● **Entries**:

_ _ _ _ _ _ _

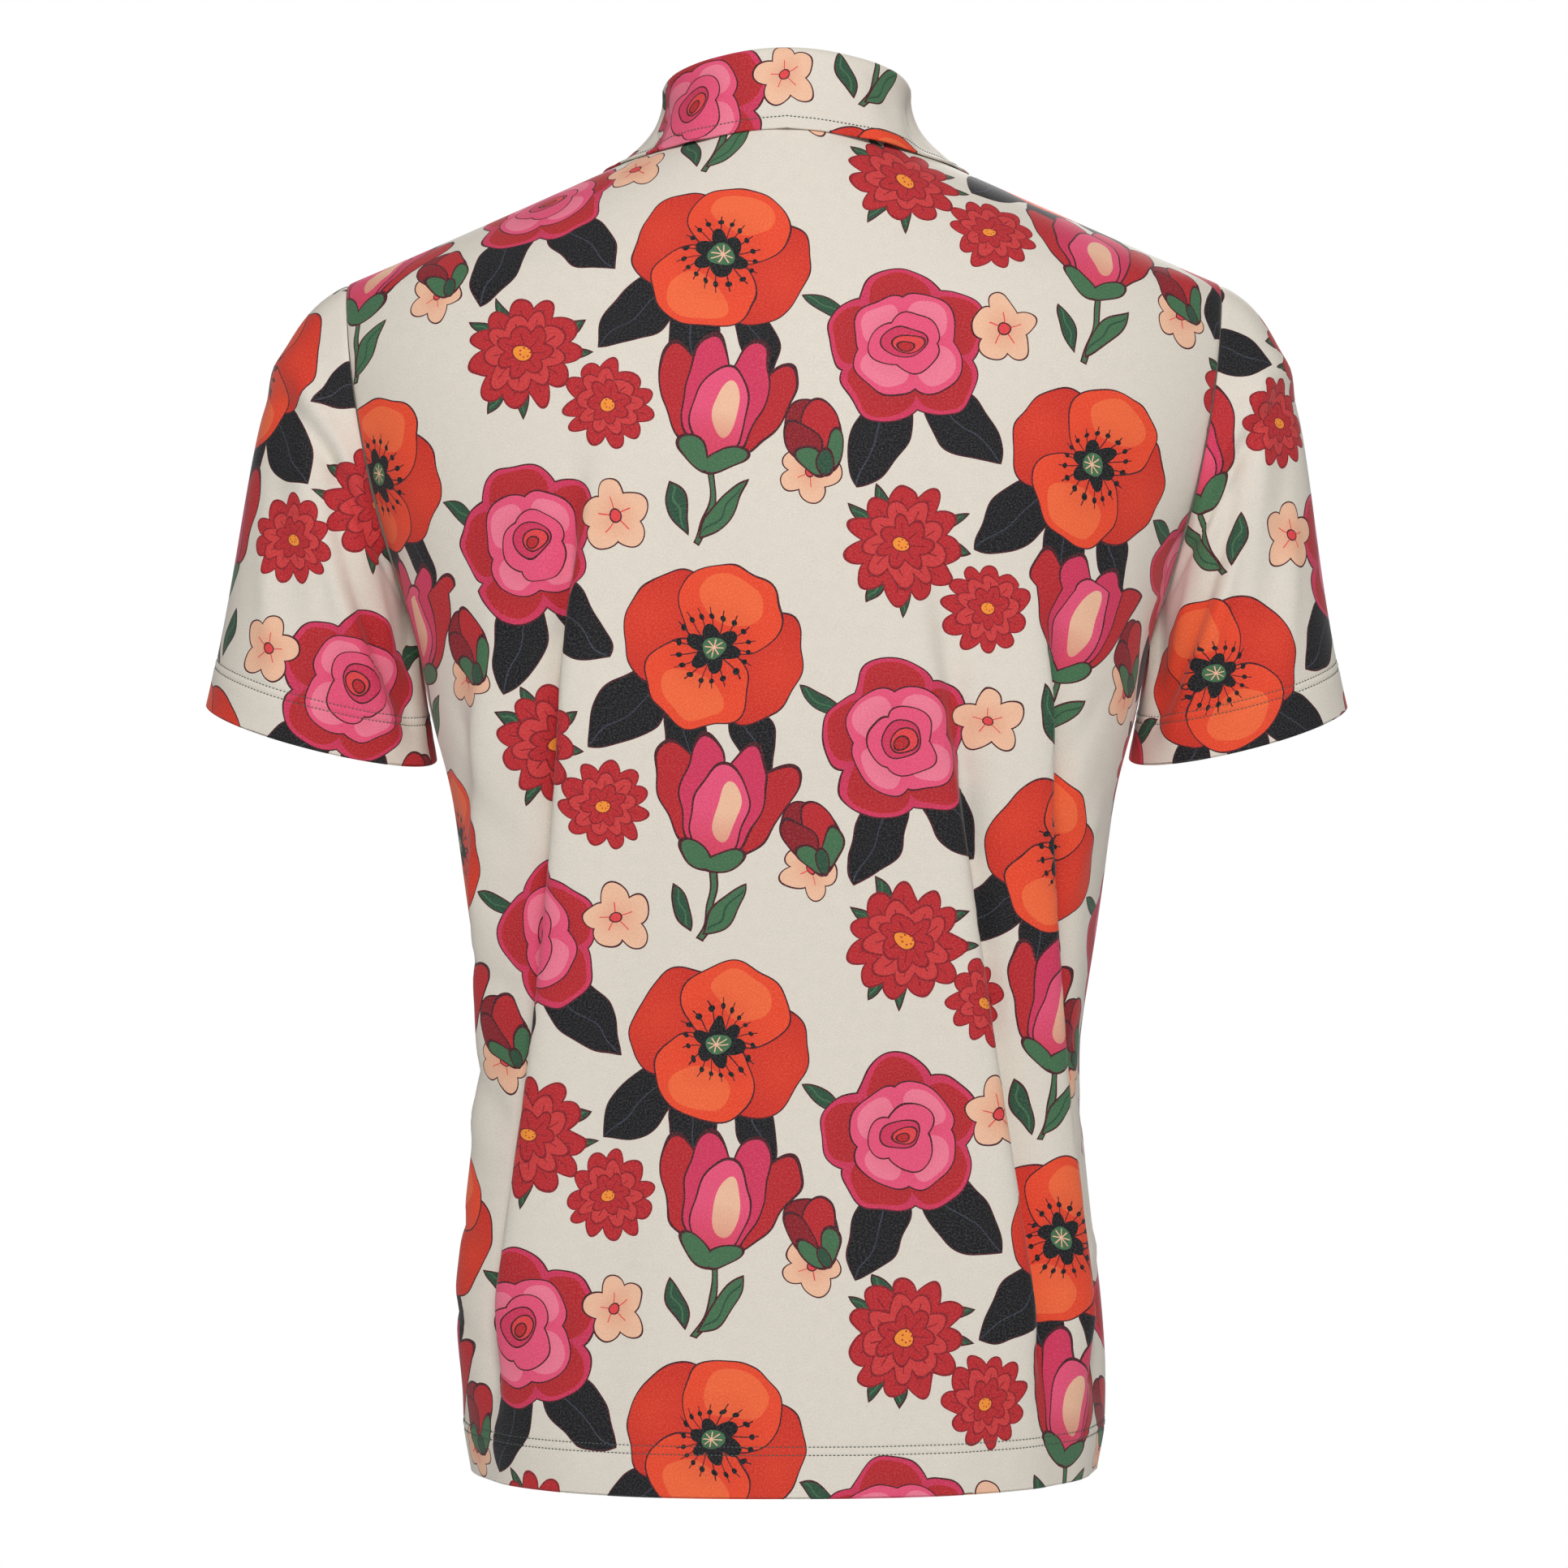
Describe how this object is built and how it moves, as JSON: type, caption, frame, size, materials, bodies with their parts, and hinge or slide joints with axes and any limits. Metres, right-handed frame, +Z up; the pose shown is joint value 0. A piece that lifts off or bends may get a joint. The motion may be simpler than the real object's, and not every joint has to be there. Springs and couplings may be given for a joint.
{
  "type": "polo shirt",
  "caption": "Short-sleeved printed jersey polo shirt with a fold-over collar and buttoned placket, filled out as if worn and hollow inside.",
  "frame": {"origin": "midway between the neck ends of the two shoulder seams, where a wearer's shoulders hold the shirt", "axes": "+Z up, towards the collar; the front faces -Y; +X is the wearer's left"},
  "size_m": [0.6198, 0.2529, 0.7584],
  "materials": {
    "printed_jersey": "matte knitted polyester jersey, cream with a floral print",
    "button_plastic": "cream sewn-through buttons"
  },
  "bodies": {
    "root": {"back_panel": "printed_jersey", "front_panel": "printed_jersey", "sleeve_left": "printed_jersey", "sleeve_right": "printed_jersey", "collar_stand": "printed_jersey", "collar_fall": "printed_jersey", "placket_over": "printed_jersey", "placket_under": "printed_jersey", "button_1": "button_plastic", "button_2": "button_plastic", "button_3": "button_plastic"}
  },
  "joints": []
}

_ _ _ _ _ _ _

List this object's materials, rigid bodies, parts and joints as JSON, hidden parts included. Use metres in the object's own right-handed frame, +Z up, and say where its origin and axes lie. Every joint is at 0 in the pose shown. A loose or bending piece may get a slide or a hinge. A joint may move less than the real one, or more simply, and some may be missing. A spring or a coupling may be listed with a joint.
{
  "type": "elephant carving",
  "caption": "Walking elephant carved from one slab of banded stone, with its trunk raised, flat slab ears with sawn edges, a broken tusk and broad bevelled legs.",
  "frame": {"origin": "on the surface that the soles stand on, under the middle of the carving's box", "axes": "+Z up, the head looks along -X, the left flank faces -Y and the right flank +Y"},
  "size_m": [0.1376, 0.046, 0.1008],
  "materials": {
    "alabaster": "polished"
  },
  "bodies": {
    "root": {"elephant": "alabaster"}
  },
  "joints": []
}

_ _ _ _ _ _ _

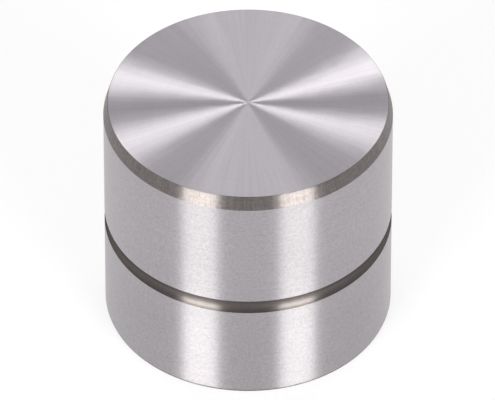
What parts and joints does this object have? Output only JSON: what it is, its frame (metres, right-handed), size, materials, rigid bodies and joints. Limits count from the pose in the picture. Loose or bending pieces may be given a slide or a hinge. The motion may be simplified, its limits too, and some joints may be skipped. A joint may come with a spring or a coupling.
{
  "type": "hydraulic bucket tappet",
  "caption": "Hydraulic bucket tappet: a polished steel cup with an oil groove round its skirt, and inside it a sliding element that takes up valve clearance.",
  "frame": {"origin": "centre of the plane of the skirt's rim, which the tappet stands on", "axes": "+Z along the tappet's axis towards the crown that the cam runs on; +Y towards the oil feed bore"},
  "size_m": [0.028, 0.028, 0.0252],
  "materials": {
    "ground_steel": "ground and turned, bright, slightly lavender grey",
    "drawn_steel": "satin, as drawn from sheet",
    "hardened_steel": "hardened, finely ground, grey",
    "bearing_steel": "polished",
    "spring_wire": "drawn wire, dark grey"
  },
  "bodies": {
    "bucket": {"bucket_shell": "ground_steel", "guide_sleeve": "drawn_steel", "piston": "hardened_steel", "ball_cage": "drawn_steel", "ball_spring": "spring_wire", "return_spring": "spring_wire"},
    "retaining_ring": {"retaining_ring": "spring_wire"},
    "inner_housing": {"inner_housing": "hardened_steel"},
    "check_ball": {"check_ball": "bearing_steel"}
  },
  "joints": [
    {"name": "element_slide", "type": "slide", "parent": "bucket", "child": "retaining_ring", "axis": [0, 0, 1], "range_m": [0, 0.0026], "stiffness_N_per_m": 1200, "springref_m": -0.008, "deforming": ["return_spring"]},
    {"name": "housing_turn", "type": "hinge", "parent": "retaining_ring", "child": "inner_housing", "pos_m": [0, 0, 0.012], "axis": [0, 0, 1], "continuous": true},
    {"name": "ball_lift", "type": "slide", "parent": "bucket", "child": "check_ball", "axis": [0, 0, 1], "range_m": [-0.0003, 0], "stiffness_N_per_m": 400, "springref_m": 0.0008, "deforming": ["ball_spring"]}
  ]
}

_ _ _ _ _ _ _

● **Set exercise**:
Which lines in the listing above hold the word "that"? Show each of them.

● **Answer for the task**:
Describe how this object is built and how it moves, as JSON: type, caption, frame, size, materials, bodies with their parts, and hinge or slide joints with axes and any limits. Metres, right-handed frame, +Z up; the pose shown is joint value 0. A piece that lifts off or bends may get a joint. The motion may be simpler than the real object's, and not every joint has to be there. Springs and couplings may be given for a joint.
  "frame": {"origin": "on the surface that the soles stand on, under the middle of the carving's box", "axes": "+Z up, the head looks along -X, the left flank faces -Y and the right flank +Y"},
  "caption": "Hydraulic bucket tappet: a polished steel cup with an oil groove round its skirt, and inside it a sliding element that takes up valve clearance.",
  "frame": {"origin": "centre of the plane of the skirt's rim, which the tappet stands on", "axes": "+Z along the tappet's axis towards the crown that the cam runs on; +Y towards the oil feed bore"},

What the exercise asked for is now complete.